Grizzlies in the Greater Yellowstone Ecosystem Beat the Odds

Grizzly recovery in the Greater yellowstone Ecosystem Grizzly recovery in the Greater yellowstone Ecosystem

Grizzly 399 and COY - Since she was first observed this year with four cubs on May 18th, 2020 Grizzly 399 has been a frequent sight in Northern Grand Teton National Park.  Photo by EcoTour Adventures owner Taylor Phillips.  

She doesn’t know it, but the now 24-year-old Grizzly 399 is one of the most famous bears in the world.  When she was collared and given the collar number 399, she was no different than any other bear in the Greater Yellowstone Ecosystem (GYE) but she would soon change that.

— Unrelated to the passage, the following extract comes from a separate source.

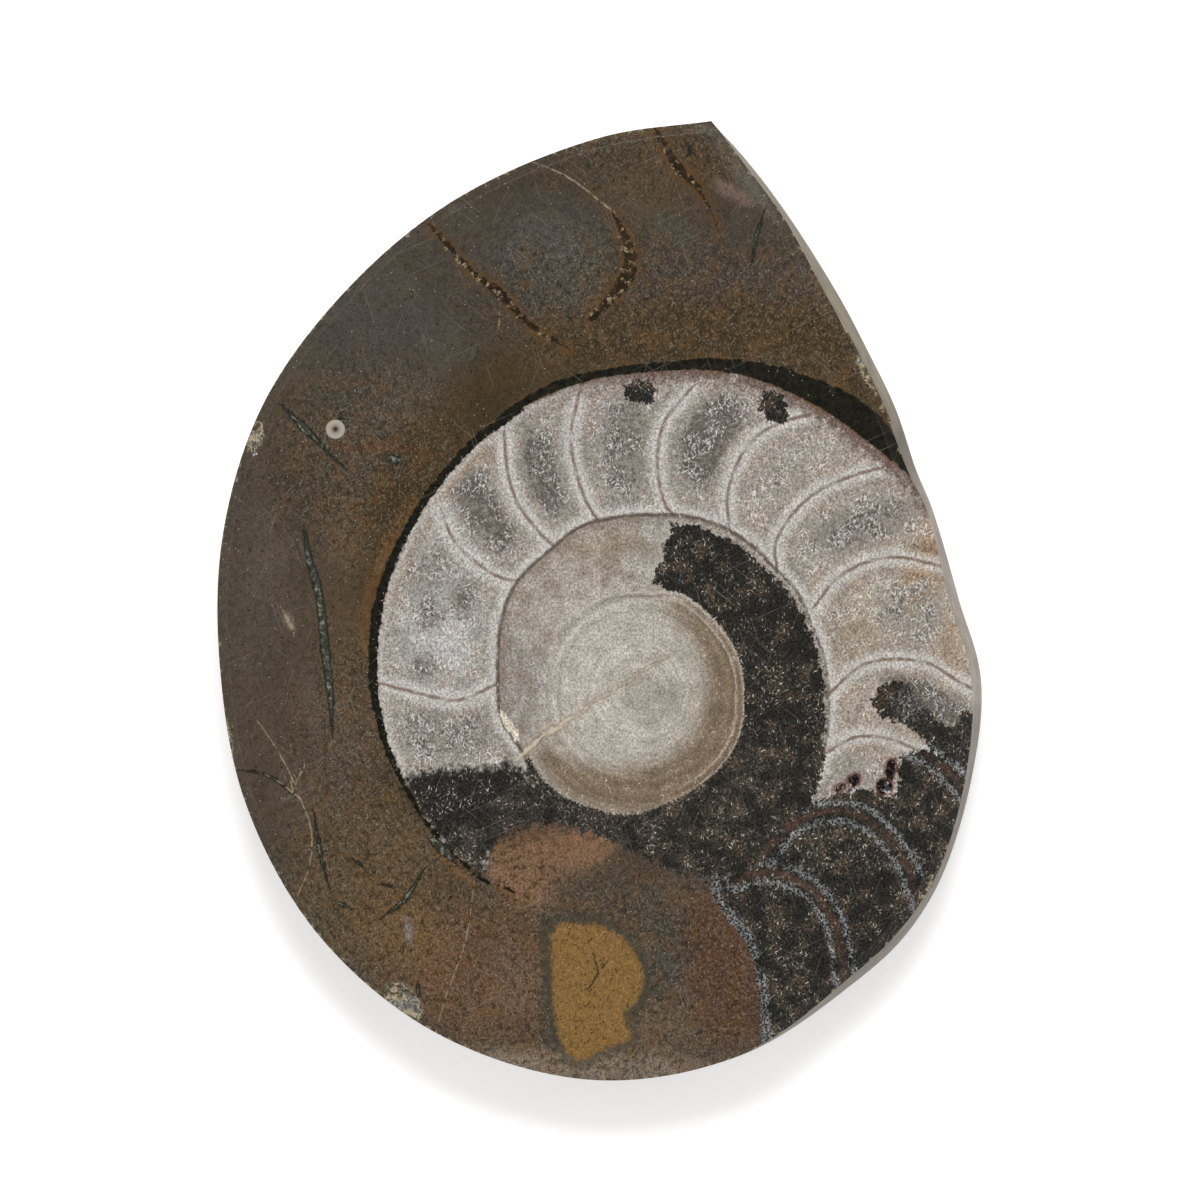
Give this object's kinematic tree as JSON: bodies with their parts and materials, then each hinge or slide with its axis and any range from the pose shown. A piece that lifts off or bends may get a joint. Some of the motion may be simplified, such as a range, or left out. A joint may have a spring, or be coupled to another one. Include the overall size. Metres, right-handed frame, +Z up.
{
  "type": "polished ammonite slab",
  "caption": "Teardrop slab of dark limestone, polished on one face to show a coiled, chambered fossil shell in section; it lies on its flat sawn back as a desk specimen.",
  "frame": {"origin": "under the middle of the slab's box, on the surface that its sawn back rests on", "axes": "+Z up out of the polished face, +Y from the round end towards the teardrop's tip, +X to the right of the polished face"},
  "size_m": [0.0735, 0.0922, 0.015],
  "materials": {
    "fossil_limestone": "polished face over dark olive-brown limestone with grey calcite chambers; ground wall and sawn back are matte"
  },
  "bodies": {
    "root": {"ammonite_slab": "fossil_limestone"}
  },
  "joints": []
}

For most of her life, Grizzly 399 has made the northern end of Grand Teton National Park her home, spending a lot of it close to the road, to the delight of hundreds of thousands of park visitors.  This year, with 4 brand new cubs in tow, Grizzly 399 continues to beat the odds, there have been fewer than a dozen documented instances of quadruplets in wild grizzly bears within the GYE. 

Today, the chance to see grizzly bears is a huge draw for visitors, but it wasn’t always this way.  Just a few decades ago only a few hundred grizzly bears were left in the lower 48 states, the result of a decades-long concentrated effort by homesteaders, ranchers, and the US Government to tame the wildness out of the west by removing grizzlies, wolves, and other carnivores from the landscape. 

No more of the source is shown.